Records that describe objects:
● ● ● ● ● ● ●

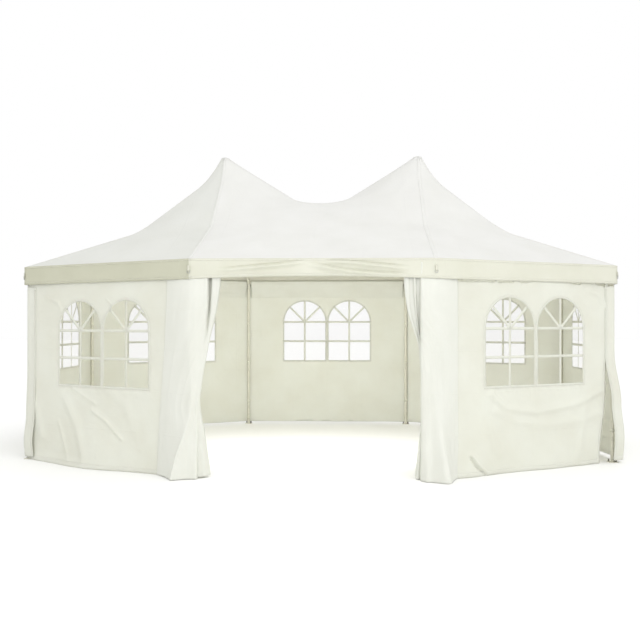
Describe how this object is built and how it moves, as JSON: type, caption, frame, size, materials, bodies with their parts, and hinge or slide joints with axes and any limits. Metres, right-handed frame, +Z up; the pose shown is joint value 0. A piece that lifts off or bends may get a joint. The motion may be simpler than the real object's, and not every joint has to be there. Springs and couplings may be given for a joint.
{
  "type": "octagonal two-peak marquee tent",
  "caption": "Long octagonal party marquee with two peaked roofs, steel tube frame, windowed fabric walls and an open doorway with tied-back curtains.",
  "frame": {"origin": "on the ground, at the middle of the plan", "axes": "+X along the tent from the left end wall to the right end wall, +Z up; the open doorway faces -Y"},
  "size_m": [6.0106, 4.475, 3.28],
  "materials": {
    "frame_steel": "white powder coat, satin",
    "roof_fabric": "coated polyester, matte",
    "wall_fabric": "coated polyester, matte",
    "window_film": "clear soft vinyl"
  },
  "bodies": {
    "root": {"post_front_left": "frame_steel", "post_front_right": "frame_steel", "post_right_front": "frame_steel", "post_right_back": "frame_steel", "post_back_right": "frame_steel", "post_back_left": "frame_steel", "post_left_back": "frame_steel", "post_left_front": "frame_steel", "rail_doorway": "frame_steel", "rail_front_right": "frame_steel", "rail_right_end": "frame_steel", "rail_back_right": "frame_steel", "rail_back": "frame_steel", "rail_back_left": "frame_steel", "rail_left_end": "frame_steel", "rail_front_left": "frame_steel", "rafter_front_left": "frame_steel", "rafter_front_right": "frame_steel", "rafter_right_front": "frame_steel", "rafter_right_back": "frame_steel", "rafter_back_right": "frame_steel", "rafter_back_left": "frame_steel", "rafter_left_back": "frame_steel", "rafter_left_front": "frame_steel", "peak_hub_left": "frame_steel", "peak_hub_right": "frame_steel", "ridge_link": "frame_steel", "canopy": "roof_fabric", "wall_front_right": "wall_fabric", "wall_right_end": "wall_fabric", "wall_back_right": "wall_fabric", "wall_back": "wall_fabric", "wall_back_left": "wall_fabric", "wall_left_end": "wall_fabric", "wall_front_left": "wall_fabric", "window_film_front_right": "window_film", "window_film_right_end": "window_film", "window_film_back_right": "window_film", "window_film_back": "window_film", "window_film_back_left": "window_film", "window_film_left_end": "window_film", "window_film_front_left": "window_film", "curtain_left": "wall_fabric", "curtain_right": "wall_fabric"}
  },
  "joints": []
}
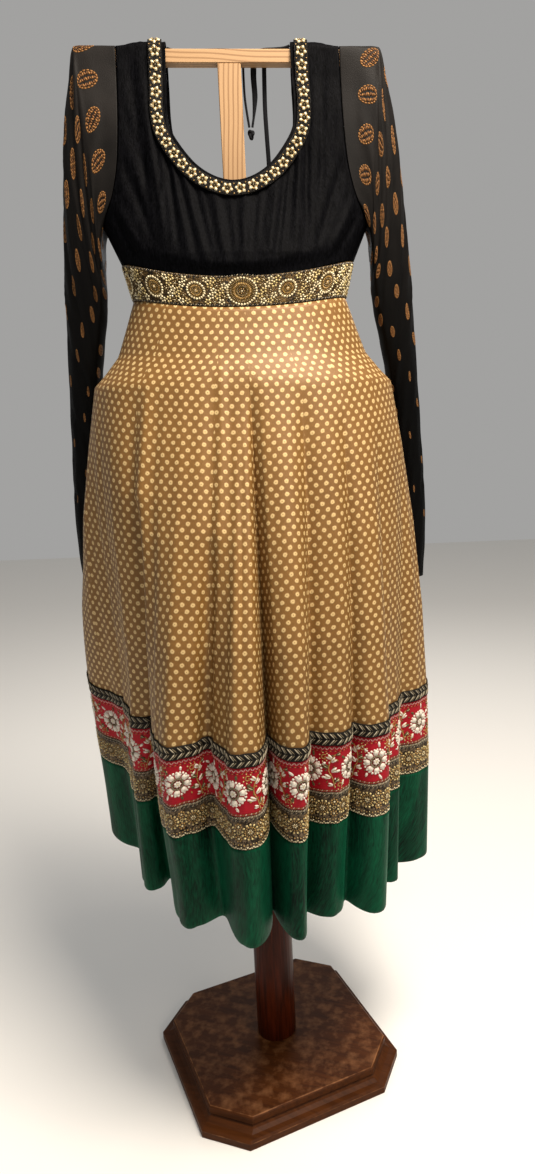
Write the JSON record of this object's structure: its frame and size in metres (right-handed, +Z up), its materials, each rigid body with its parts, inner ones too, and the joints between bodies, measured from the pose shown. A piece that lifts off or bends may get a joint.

● ● ● ● ● ● ●

**TASK INSTRUCTIONS:** Lines holding the word "from" in the entries above are the ones to pull out. Copy them all.

**FINISHED EXERCISE:**
  "frame": {"origin": "on the ground, at the middle of the plan", "axes": "+X along the tent from the left end wall to the right end wall, +Z up; the open doorway faces -Y"},
Write the JSON record of this object's structure: its frame and size in metres (right-handed, +Z up), its materials, each rigid body with its parts, inner ones too, and the joints between bodies, measured from the pose shown. A piece that lifts off or bends may get a joint.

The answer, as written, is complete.